■ **TASK STATEMENT**
Reproduce each line of the material precisely.

──────────────────────────────

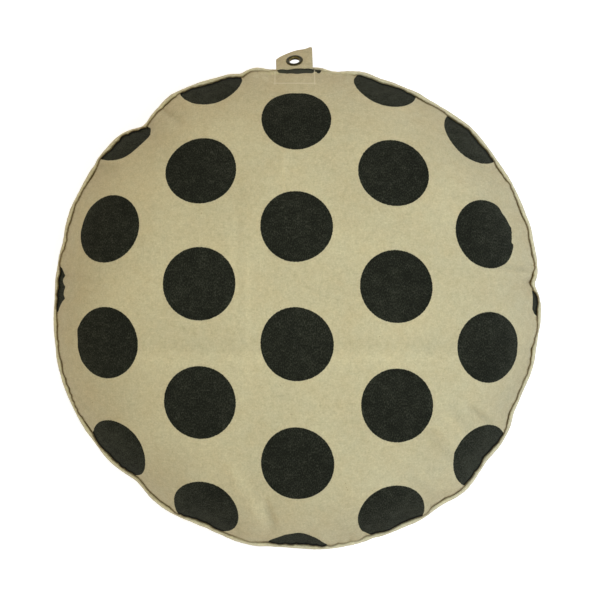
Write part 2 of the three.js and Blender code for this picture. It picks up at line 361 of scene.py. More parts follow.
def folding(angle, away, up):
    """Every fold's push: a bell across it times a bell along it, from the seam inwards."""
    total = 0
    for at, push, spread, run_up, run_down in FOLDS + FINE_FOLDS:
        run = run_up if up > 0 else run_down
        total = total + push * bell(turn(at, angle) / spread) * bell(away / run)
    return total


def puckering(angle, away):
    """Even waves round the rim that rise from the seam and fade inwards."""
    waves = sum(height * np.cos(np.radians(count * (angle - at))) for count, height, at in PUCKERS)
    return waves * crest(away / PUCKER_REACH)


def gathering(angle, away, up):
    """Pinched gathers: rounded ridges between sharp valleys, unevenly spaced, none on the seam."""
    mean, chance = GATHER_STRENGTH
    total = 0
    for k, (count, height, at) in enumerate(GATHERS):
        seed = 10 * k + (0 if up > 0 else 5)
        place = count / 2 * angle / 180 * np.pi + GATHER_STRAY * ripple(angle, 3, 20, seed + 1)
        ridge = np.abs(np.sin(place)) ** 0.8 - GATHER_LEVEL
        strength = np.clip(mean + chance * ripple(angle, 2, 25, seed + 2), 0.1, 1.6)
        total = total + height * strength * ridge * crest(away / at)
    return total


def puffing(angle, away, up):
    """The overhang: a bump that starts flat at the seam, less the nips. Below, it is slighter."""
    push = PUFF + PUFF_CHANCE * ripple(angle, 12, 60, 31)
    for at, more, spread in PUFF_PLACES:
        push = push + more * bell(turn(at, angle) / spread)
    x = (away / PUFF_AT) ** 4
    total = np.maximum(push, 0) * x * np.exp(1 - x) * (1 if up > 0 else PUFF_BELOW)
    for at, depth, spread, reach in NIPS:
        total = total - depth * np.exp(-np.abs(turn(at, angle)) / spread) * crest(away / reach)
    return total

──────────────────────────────

■ **FINAL RESULT**
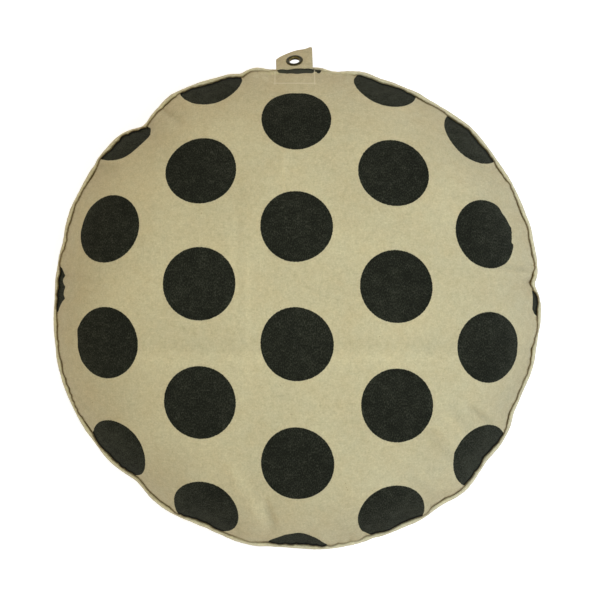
Write part 2 of the three.js and Blender code for this picture. It picks up at line 361 of scene.py. More parts follow.
def folding(angle, away, up):
    """Every fold's push: a bell across it times a bell along it, from the seam inwards."""
    total = 0
    for at, push, spread, run_up, run_down in FOLDS + FINE_FOLDS:
        run = run_up if up > 0 else run_down
        total = total + push * bell(turn(at, angle) / spread) * bell(away / run)
    return total


def puckering(angle, away):
    """Even waves round the rim that rise from the seam and fade inwards."""
    waves = sum(height * np.cos(np.radians(count * (angle - at))) for count, height, at in PUCKERS)
    return waves * crest(away / PUCKER_REACH)


def gathering(angle, away, up):
    """Pinched gathers: rounded ridges between sharp valleys, unevenly spaced, none on the seam."""
    mean, chance = GATHER_STRENGTH
    total = 0
    for k, (count, height, at) in enumerate(GATHERS):
        seed = 10 * k + (0 if up > 0 else 5)
        place = count / 2 * angle / 180 * np.pi + GATHER_STRAY * ripple(angle, 3, 20, seed + 1)
        ridge = np.abs(np.sin(place)) ** 0.8 - GATHER_LEVEL
        strength = np.clip(mean + chance * ripple(angle, 2, 25, seed + 2), 0.1, 1.6)
        total = total + height * strength * ridge * crest(away / at)
    return total


def puffing(angle, away, up):
    """The overhang: a bump that starts flat at the seam, less the nips. Below, it is slighter."""
    push = PUFF + PUFF_CHANCE * ripple(angle, 12, 60, 31)
    for at, more, spread in PUFF_PLACES:
        push = push + more * bell(turn(at, angle) / spread)
    x = (away / PUFF_AT) ** 4
    total = np.maximum(push, 0) * x * np.exp(1 - x) * (1 if up > 0 else PUFF_BELOW)
    for at, depth, spread, reach in NIPS:
        total = total - depth * np.exp(-np.abs(turn(at, angle)) / spread) * crest(away / reach)
    return total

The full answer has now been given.